徳島の夏が終わりました。昨年以上に多くの方にお声掛けいただき、交流できた夏でした。私たちのような小さなグループを受け入れてくださる徳島に、心から感謝いたします。
2009年、初めて徳島阿波踊りへ
最初に寶船が徳島で踊ったのは、実は6年も前なんです。知り合いは一人もいませんでした。車一台に鳴り物を積み、アウェーすぎる中で踊りました。確か7人。ガクガク震えるほど緊張し、背水の陣でした。
ホテルに泊まるお金もなく、吉野川近くのネットカフェで泊まりました。徳島という街が、巨大な怪物のようでした。町中が光り輝き、人が熱狂し、汗と笑顔が無秩序に広がっていました。その徳島で、誰も味方がいないような孤独を感じました。ぽつんと小さな無人島に取り残されたような気持ちでした。大声を出して叫んでも、徳島では私たちのことなんて誰も見向きもしない。吐きそうなほど、徳島で踊るのが怖かったです。
連長である父の言葉
そこに輪をかけて追い込みをかけるのが寶船の連長である父でした。
寶船は小さな連とはいえ、大太鼓を8台くらい持っています。締太鼓だって3〜4台、本気出せばそこそこの数のお囃子が出せるわけです。周りには、100人を越える連が数えきれないほどいます。当然、人数を揃え、完璧な状態で徳島に行きたいと思うわけです。
でも、連長は許しませんでした。
「本場徳島で踊るなら、大太鼓は1台。」
正直当時は、「なんで?!音のボリュームで負けるじゃん!完璧な状態で徳島に挑みたい!!」
と、揉めた記憶もあります。
しかし、連長は認めませんでした。「本場の徳島に敬意を払うなら、数でごまかさず人間力で勝負しないと」。
怖がりだからこそ、チャレンジを
私たちは怖がりな人間です。集団の中にいたら、覚悟を決めないのです。「一人だろうとやってやる!」とは考えません。人数で負けてるから、徳島の人間じゃないから、批判がくるから、笛や三味線がないから…と、やめる理由を考える天才です。それは色々理由をつけても、【ただ怖いから】。

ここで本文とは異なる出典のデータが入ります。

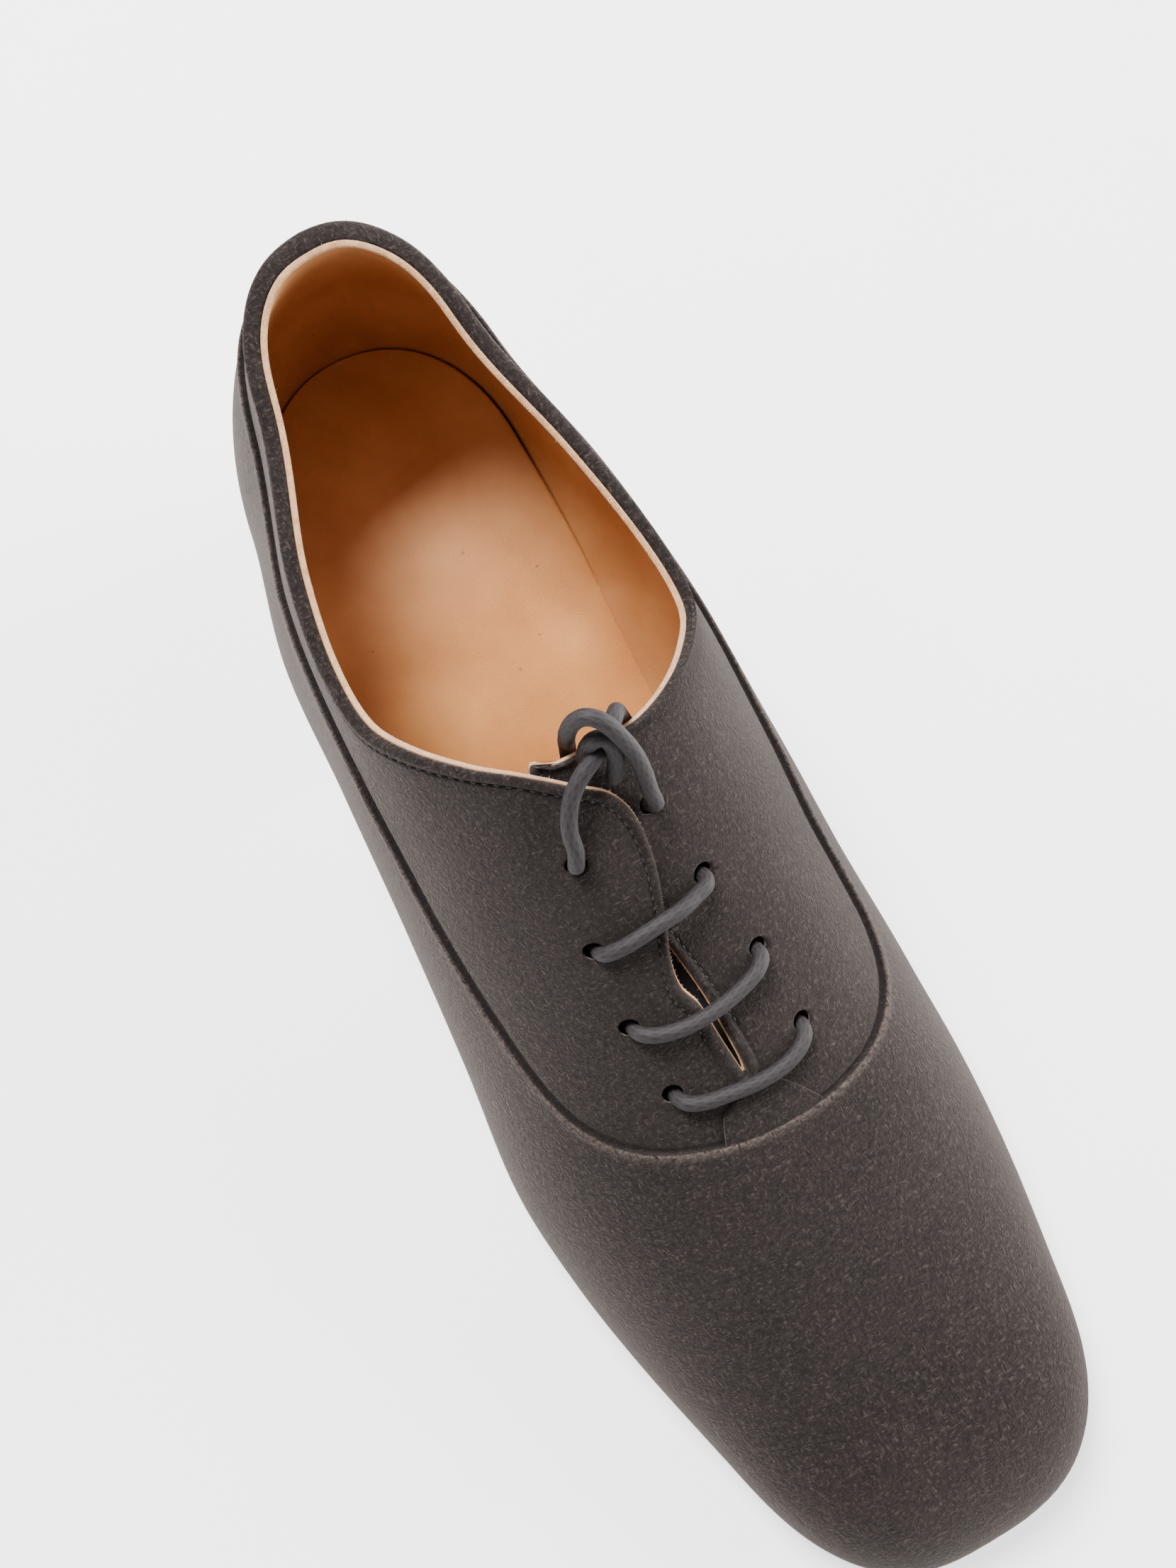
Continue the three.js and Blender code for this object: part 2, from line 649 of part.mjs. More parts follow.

でも最高のチームとは、「一人だろうとやってやる!」という人間が複数いる状態なんです。「極論、鳴り物ゼロでもいい。俺一人でも伝説作ってやるから見てろ!」、そんな覚悟を決めなさいと教えられてきました。
『そもそも、踊る阿呆になれてるのか?自分は、踊る小利口になっていないか?ドン・キホーテが風車に立ち向かうように、自分はクレイジーに生きているのか。』
長い間、私たちは徳島という阿波踊りの本場に挑戦することで、そんな問いと対峙することができました。
今回、たくさんの方にご声援をいただき、単独公演も14日と16日合わせて計3回も行うことができました。四国放送や徳島新聞、産経ニュース、様々なメディアに取り上げていただきました。
でも、大太鼓は一台。踊りと鳴り物合わせても10人にも満たない若者たちです。
「ほら、できるじゃん。」
あの頃の怖がりな自分へ、そんな言葉を贈りたいです。